> **The task**: Copy out every line exactly as given.

> **Material**:
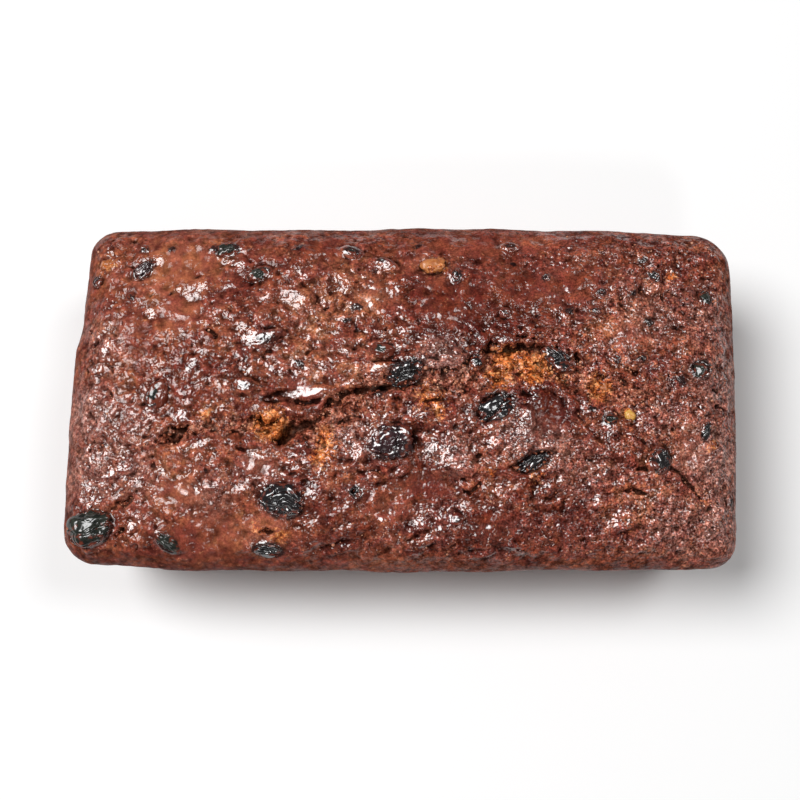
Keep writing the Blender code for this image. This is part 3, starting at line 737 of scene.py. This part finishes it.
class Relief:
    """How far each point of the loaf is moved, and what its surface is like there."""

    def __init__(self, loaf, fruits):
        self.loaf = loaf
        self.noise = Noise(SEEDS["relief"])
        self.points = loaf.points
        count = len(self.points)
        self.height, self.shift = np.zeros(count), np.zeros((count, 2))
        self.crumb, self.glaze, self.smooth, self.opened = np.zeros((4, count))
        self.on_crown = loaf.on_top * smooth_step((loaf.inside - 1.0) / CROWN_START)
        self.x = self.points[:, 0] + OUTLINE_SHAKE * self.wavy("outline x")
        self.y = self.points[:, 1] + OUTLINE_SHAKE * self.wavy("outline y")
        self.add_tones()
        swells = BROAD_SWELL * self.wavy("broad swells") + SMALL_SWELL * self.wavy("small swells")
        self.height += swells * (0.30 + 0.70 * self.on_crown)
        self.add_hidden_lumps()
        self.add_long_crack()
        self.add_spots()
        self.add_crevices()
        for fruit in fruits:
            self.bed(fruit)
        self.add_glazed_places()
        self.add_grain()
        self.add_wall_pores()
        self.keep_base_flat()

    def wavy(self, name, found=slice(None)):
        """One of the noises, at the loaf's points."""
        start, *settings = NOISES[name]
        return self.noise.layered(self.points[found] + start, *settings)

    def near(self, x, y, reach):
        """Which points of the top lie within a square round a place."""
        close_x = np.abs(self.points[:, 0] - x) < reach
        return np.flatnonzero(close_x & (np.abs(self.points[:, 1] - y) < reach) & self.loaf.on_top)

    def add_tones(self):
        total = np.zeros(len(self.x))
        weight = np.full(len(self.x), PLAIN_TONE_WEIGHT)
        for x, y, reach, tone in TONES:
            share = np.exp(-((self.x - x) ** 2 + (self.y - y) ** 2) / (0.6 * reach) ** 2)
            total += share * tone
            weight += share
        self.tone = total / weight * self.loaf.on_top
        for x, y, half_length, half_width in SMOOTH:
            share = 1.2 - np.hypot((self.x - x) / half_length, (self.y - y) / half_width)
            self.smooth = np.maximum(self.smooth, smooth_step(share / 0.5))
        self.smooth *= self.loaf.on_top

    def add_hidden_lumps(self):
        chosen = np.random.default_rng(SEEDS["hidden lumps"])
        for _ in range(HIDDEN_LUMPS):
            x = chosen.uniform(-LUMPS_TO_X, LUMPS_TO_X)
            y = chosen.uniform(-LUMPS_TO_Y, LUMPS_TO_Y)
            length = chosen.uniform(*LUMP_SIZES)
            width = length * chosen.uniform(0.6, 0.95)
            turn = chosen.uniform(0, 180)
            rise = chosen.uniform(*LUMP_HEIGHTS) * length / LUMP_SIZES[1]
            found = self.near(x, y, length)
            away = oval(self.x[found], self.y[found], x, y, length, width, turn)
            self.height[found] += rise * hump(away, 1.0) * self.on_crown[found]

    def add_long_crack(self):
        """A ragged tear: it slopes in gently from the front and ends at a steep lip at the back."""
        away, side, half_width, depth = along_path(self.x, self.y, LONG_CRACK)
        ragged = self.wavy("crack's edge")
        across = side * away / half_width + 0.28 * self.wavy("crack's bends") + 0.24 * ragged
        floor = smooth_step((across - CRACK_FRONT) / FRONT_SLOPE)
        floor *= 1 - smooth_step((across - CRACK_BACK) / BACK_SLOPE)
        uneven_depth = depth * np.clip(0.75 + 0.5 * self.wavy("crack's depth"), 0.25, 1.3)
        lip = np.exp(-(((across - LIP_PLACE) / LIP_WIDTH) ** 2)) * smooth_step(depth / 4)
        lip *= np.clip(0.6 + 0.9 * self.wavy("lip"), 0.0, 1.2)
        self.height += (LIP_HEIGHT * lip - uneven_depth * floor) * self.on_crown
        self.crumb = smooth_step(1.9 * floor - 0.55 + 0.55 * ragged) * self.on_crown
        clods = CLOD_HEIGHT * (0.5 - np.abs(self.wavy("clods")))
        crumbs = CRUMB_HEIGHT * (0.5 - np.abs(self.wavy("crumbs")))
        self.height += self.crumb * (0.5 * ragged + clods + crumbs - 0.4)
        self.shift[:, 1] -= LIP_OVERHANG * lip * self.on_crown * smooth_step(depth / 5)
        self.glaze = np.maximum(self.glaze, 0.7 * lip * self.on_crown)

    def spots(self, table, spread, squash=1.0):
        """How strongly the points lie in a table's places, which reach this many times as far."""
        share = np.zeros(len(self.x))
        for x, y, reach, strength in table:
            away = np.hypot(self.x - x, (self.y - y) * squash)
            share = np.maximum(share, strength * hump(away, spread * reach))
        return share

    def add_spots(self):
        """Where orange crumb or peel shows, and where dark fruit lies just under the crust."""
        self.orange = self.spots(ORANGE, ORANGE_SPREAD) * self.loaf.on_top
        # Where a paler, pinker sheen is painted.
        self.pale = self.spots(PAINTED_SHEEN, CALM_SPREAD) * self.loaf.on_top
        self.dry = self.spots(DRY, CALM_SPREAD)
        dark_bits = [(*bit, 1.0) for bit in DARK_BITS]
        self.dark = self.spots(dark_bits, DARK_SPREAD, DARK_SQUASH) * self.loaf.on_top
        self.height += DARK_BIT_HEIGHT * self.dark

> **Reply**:
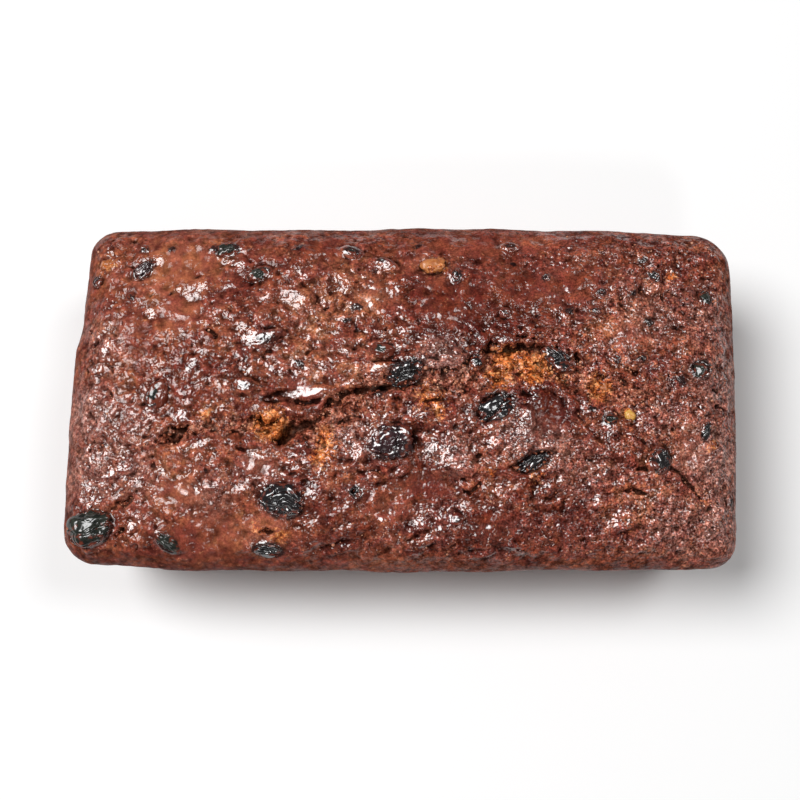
Keep writing the Blender code for this image. This is part 3, starting at line 737 of scene.py. This part finishes it.
class Relief:
    """How far each point of the loaf is moved, and what its surface is like there."""

    def __init__(self, loaf, fruits):
        self.loaf = loaf
        self.noise = Noise(SEEDS["relief"])
        self.points = loaf.points
        count = len(self.points)
        self.height, self.shift = np.zeros(count), np.zeros((count, 2))
        self.crumb, self.glaze, self.smooth, self.opened = np.zeros((4, count))
        self.on_crown = loaf.on_top * smooth_step((loaf.inside - 1.0) / CROWN_START)
        self.x = self.points[:, 0] + OUTLINE_SHAKE * self.wavy("outline x")
        self.y = self.points[:, 1] + OUTLINE_SHAKE * self.wavy("outline y")
        self.add_tones()
        swells = BROAD_SWELL * self.wavy("broad swells") + SMALL_SWELL * self.wavy("small swells")
        self.height += swells * (0.30 + 0.70 * self.on_crown)
        self.add_hidden_lumps()
        self.add_long_crack()
        self.add_spots()
        self.add_crevices()
        for fruit in fruits:
            self.bed(fruit)
        self.add_glazed_places()
        self.add_grain()
        self.add_wall_pores()
        self.keep_base_flat()

    def wavy(self, name, found=slice(None)):
        """One of the noises, at the loaf's points."""
        start, *settings = NOISES[name]
        return self.noise.layered(self.points[found] + start, *settings)

    def near(self, x, y, reach):
        """Which points of the top lie within a square round a place."""
        close_x = np.abs(self.points[:, 0] - x) < reach
        return np.flatnonzero(close_x & (np.abs(self.points[:, 1] - y) < reach) & self.loaf.on_top)

    def add_tones(self):
        total = np.zeros(len(self.x))
        weight = np.full(len(self.x), PLAIN_TONE_WEIGHT)
        for x, y, reach, tone in TONES:
            share = np.exp(-((self.x - x) ** 2 + (self.y - y) ** 2) / (0.6 * reach) ** 2)
            total += share * tone
            weight += share
        self.tone = total / weight * self.loaf.on_top
        for x, y, half_length, half_width in SMOOTH:
            share = 1.2 - np.hypot((self.x - x) / half_length, (self.y - y) / half_width)
            self.smooth = np.maximum(self.smooth, smooth_step(share / 0.5))
        self.smooth *= self.loaf.on_top

    def add_hidden_lumps(self):
        chosen = np.random.default_rng(SEEDS["hidden lumps"])
        for _ in range(HIDDEN_LUMPS):
            x = chosen.uniform(-LUMPS_TO_X, LUMPS_TO_X)
            y = chosen.uniform(-LUMPS_TO_Y, LUMPS_TO_Y)
            length = chosen.uniform(*LUMP_SIZES)
            width = length * chosen.uniform(0.6, 0.95)
            turn = chosen.uniform(0, 180)
            rise = chosen.uniform(*LUMP_HEIGHTS) * length / LUMP_SIZES[1]
            found = self.near(x, y, length)
            away = oval(self.x[found], self.y[found], x, y, length, width, turn)
            self.height[found] += rise * hump(away, 1.0) * self.on_crown[found]

    def add_long_crack(self):
        """A ragged tear: it slopes in gently from the front and ends at a steep lip at the back."""
        away, side, half_width, depth = along_path(self.x, self.y, LONG_CRACK)
        ragged = self.wavy("crack's edge")
        across = side * away / half_width + 0.28 * self.wavy("crack's bends") + 0.24 * ragged
        floor = smooth_step((across - CRACK_FRONT) / FRONT_SLOPE)
        floor *= 1 - smooth_step((across - CRACK_BACK) / BACK_SLOPE)
        uneven_depth = depth * np.clip(0.75 + 0.5 * self.wavy("crack's depth"), 0.25, 1.3)
        lip = np.exp(-(((across - LIP_PLACE) / LIP_WIDTH) ** 2)) * smooth_step(depth / 4)
        lip *= np.clip(0.6 + 0.9 * self.wavy("lip"), 0.0, 1.2)
        self.height += (LIP_HEIGHT * lip - uneven_depth * floor) * self.on_crown
        self.crumb = smooth_step(1.9 * floor - 0.55 + 0.55 * ragged) * self.on_crown
        clods = CLOD_HEIGHT * (0.5 - np.abs(self.wavy("clods")))
        crumbs = CRUMB_HEIGHT * (0.5 - np.abs(self.wavy("crumbs")))
        self.height += self.crumb * (0.5 * ragged + clods + crumbs - 0.4)
        self.shift[:, 1] -= LIP_OVERHANG * lip * self.on_crown * smooth_step(depth / 5)
        self.glaze = np.maximum(self.glaze, 0.7 * lip * self.on_crown)

    def spots(self, table, spread, squash=1.0):
        """How strongly the points lie in a table's places, which reach this many times as far."""
        share = np.zeros(len(self.x))
        for x, y, reach, strength in table:
            away = np.hypot(self.x - x, (self.y - y) * squash)
            share = np.maximum(share, strength * hump(away, spread * reach))
        return share

    def add_spots(self):
        """Where orange crumb or peel shows, and where dark fruit lies just under the crust."""
        self.orange = self.spots(ORANGE, ORANGE_SPREAD) * self.loaf.on_top
        # Where a paler, pinker sheen is painted.
        self.pale = self.spots(PAINTED_SHEEN, CALM_SPREAD) * self.loaf.on_top
        self.dry = self.spots(DRY, CALM_SPREAD)
        dark_bits = [(*bit, 1.0) for bit in DARK_BITS]
        self.dark = self.spots(dark_bits, DARK_SPREAD, DARK_SQUASH) * self.loaf.on_top
        self.height += DARK_BIT_HEIGHT * self.dark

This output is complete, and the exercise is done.